## [Problem details]
Locate all lines with the word "code". Copy them.

## [Listing]

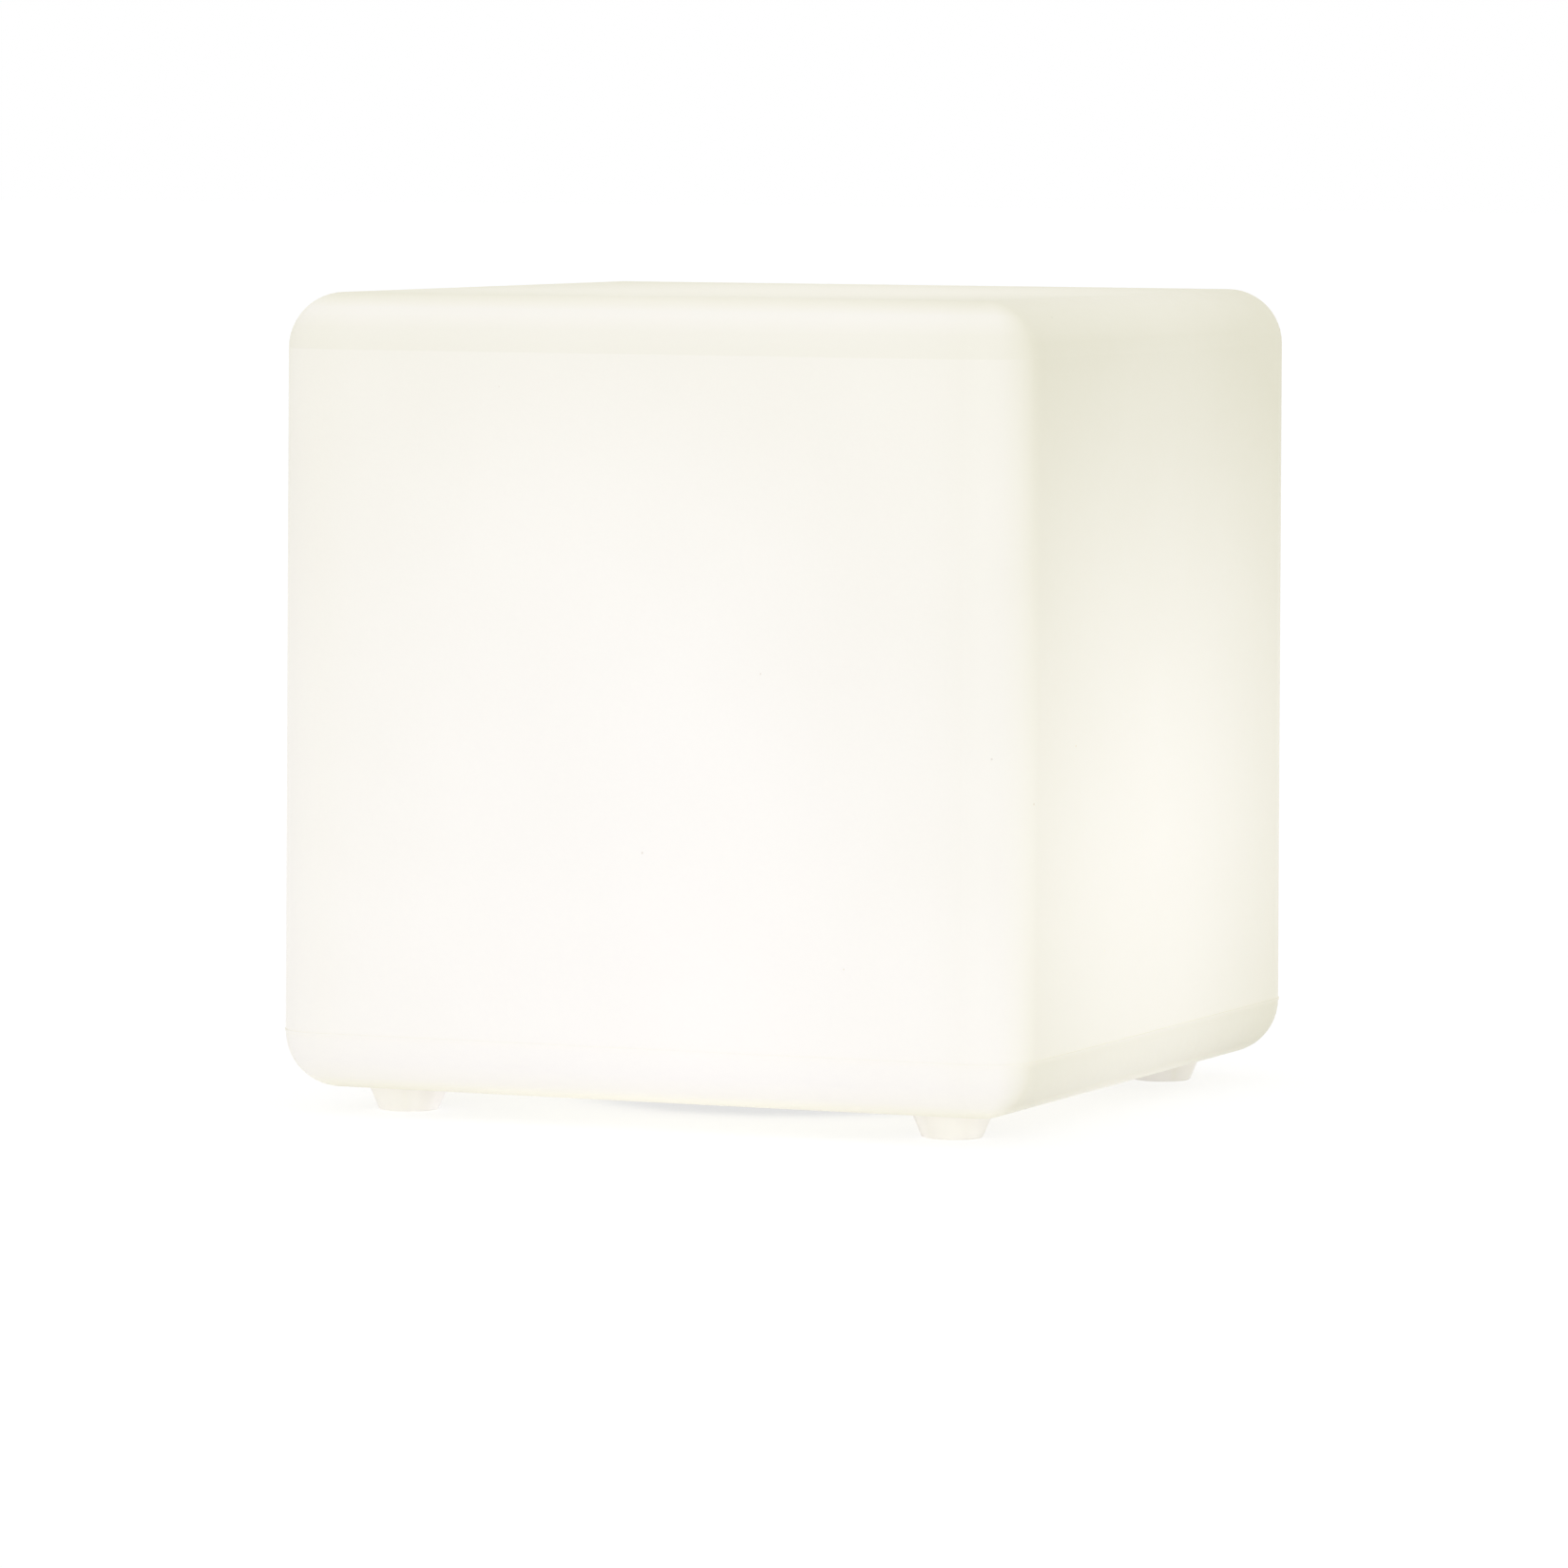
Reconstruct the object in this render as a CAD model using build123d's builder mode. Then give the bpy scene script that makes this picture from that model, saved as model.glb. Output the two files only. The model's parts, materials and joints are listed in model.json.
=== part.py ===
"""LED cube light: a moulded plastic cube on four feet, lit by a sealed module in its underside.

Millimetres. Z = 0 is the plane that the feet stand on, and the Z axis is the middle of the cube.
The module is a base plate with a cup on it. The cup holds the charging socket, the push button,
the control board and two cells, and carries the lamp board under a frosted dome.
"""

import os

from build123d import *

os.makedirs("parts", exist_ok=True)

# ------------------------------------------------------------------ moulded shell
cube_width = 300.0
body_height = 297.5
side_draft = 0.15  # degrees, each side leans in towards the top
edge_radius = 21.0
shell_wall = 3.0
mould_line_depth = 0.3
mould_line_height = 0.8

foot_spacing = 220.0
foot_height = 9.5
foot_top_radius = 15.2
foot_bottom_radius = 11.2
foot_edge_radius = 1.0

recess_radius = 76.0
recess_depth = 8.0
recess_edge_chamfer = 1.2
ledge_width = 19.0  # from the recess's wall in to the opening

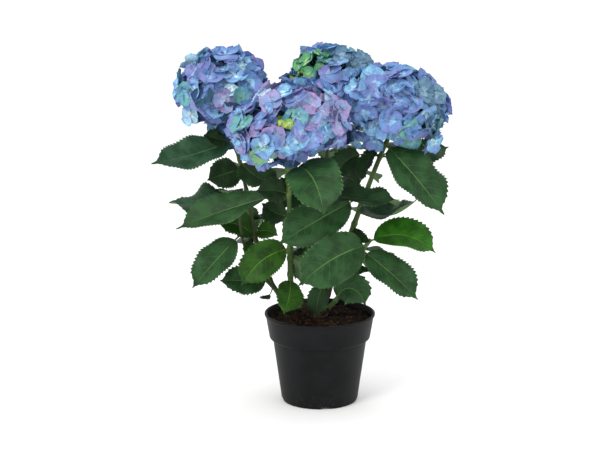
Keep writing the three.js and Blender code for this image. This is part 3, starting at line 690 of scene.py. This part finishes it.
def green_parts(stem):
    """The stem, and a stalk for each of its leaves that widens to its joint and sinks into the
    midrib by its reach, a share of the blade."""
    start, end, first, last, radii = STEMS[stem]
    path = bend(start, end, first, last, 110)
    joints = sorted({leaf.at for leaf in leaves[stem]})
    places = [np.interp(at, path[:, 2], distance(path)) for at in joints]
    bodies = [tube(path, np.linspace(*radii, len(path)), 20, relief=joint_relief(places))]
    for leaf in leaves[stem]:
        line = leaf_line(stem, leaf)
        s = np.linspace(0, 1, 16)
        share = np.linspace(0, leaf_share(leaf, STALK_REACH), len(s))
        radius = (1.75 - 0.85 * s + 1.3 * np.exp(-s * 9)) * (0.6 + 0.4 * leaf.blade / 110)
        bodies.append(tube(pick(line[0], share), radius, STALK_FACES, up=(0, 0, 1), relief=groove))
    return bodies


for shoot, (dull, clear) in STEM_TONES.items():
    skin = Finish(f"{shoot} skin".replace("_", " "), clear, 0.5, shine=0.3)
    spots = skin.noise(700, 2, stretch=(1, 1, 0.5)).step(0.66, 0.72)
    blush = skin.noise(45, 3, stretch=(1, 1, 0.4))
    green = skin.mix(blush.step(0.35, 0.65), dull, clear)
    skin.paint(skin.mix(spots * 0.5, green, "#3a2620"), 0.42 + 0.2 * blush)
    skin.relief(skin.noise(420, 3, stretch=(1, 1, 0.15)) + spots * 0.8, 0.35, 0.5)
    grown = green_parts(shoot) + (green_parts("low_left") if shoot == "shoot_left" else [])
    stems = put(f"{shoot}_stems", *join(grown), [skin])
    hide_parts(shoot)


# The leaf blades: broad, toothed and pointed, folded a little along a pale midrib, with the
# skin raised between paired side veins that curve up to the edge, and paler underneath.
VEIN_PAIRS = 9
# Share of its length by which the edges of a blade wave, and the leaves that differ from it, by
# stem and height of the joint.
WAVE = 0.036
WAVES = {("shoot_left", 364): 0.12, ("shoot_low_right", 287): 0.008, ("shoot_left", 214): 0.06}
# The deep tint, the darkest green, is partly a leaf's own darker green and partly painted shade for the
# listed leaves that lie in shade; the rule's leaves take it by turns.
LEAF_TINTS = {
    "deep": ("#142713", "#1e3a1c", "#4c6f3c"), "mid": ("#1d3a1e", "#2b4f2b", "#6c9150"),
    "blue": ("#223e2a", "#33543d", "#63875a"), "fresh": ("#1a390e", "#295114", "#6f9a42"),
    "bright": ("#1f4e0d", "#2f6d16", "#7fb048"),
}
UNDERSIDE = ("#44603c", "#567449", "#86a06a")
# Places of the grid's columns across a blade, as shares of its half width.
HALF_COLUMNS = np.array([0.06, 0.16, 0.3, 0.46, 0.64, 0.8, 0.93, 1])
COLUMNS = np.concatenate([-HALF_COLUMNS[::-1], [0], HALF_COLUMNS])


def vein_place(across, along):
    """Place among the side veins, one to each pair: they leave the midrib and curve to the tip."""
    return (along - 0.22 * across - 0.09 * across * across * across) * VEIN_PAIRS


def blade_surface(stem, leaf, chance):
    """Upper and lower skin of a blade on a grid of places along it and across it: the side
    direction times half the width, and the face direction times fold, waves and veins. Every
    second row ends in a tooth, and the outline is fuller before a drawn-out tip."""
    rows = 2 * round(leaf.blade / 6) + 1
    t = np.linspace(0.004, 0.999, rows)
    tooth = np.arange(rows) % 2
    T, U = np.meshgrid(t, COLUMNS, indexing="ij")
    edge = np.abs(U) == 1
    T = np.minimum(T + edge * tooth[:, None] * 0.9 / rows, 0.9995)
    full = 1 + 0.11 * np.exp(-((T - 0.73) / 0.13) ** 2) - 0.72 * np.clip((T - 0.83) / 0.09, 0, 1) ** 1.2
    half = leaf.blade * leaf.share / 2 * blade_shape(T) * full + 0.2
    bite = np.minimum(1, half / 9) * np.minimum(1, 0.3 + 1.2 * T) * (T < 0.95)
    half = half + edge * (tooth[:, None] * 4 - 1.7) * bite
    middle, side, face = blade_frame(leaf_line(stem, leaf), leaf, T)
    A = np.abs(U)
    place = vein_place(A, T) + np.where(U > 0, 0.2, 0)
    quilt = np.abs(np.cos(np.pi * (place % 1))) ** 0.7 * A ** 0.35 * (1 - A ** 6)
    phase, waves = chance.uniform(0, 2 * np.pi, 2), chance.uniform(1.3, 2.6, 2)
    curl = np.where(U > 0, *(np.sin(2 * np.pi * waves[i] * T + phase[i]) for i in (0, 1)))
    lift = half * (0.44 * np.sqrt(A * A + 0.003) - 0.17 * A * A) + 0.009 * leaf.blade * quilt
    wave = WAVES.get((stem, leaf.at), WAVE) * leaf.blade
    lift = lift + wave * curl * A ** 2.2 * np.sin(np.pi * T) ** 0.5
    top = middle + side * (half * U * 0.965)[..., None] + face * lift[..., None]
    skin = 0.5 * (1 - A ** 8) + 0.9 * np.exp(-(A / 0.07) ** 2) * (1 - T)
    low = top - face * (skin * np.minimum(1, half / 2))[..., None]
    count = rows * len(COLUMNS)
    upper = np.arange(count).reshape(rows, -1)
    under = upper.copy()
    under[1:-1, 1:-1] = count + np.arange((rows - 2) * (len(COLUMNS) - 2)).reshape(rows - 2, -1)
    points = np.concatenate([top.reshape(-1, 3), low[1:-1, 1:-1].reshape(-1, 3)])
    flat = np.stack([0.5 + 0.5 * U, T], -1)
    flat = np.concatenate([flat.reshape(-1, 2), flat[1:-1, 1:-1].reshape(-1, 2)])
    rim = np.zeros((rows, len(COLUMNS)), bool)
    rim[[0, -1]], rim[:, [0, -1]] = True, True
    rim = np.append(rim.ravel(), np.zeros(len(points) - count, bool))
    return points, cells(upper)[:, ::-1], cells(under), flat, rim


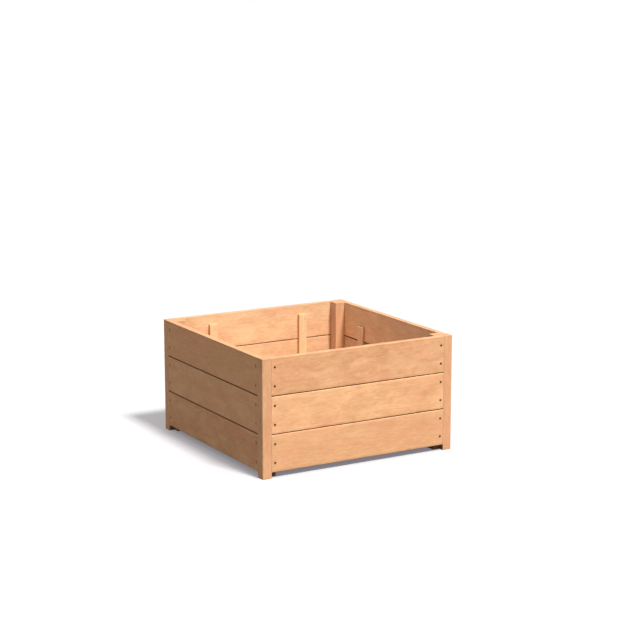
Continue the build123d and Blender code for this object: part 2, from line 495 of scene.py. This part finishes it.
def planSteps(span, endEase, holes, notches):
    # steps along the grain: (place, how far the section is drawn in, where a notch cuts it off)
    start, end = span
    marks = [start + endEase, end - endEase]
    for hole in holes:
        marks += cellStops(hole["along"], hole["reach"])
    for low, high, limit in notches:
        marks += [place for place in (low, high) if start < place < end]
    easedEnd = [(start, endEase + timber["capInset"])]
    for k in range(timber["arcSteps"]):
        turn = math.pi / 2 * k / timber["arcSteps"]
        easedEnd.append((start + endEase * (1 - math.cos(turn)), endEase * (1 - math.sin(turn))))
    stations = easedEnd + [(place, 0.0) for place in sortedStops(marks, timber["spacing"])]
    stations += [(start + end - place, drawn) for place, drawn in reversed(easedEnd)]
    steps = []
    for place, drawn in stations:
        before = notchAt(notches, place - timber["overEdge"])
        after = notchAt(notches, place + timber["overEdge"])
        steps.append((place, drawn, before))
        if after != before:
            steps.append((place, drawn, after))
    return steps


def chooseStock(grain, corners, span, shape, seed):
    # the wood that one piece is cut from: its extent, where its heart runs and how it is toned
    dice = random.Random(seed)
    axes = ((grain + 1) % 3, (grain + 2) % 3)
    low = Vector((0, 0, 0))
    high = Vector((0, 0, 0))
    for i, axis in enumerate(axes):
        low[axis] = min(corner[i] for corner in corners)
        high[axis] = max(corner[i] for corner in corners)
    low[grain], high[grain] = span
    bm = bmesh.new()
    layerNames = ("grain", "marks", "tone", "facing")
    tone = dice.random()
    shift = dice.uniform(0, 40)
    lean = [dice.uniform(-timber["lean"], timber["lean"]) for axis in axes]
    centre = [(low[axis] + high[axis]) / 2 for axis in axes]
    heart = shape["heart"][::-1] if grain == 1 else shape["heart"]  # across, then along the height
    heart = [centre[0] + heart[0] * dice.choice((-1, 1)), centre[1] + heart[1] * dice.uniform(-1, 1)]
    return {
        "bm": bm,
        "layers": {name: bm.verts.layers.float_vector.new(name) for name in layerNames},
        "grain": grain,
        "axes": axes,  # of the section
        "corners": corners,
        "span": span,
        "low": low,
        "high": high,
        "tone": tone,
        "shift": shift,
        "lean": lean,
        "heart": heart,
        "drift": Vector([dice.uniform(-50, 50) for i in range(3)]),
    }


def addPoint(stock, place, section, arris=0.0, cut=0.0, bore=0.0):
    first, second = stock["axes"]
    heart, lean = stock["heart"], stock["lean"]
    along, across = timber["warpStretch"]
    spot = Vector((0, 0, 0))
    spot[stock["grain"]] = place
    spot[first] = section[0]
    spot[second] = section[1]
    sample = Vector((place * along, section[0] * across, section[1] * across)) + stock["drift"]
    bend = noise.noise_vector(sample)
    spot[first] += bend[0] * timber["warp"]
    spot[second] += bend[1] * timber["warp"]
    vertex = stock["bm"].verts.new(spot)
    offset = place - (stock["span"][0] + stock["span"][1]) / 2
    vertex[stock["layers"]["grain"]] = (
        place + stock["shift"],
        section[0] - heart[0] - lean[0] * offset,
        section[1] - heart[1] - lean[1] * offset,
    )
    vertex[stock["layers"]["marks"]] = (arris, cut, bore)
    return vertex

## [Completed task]
Keep writing the three.js and Blender code for this image. This is part 3, starting at line 690 of scene.py. This part finishes it.
Continue the build123d and Blender code for this object: part 2, from line 495 of scene.py. This part finishes it.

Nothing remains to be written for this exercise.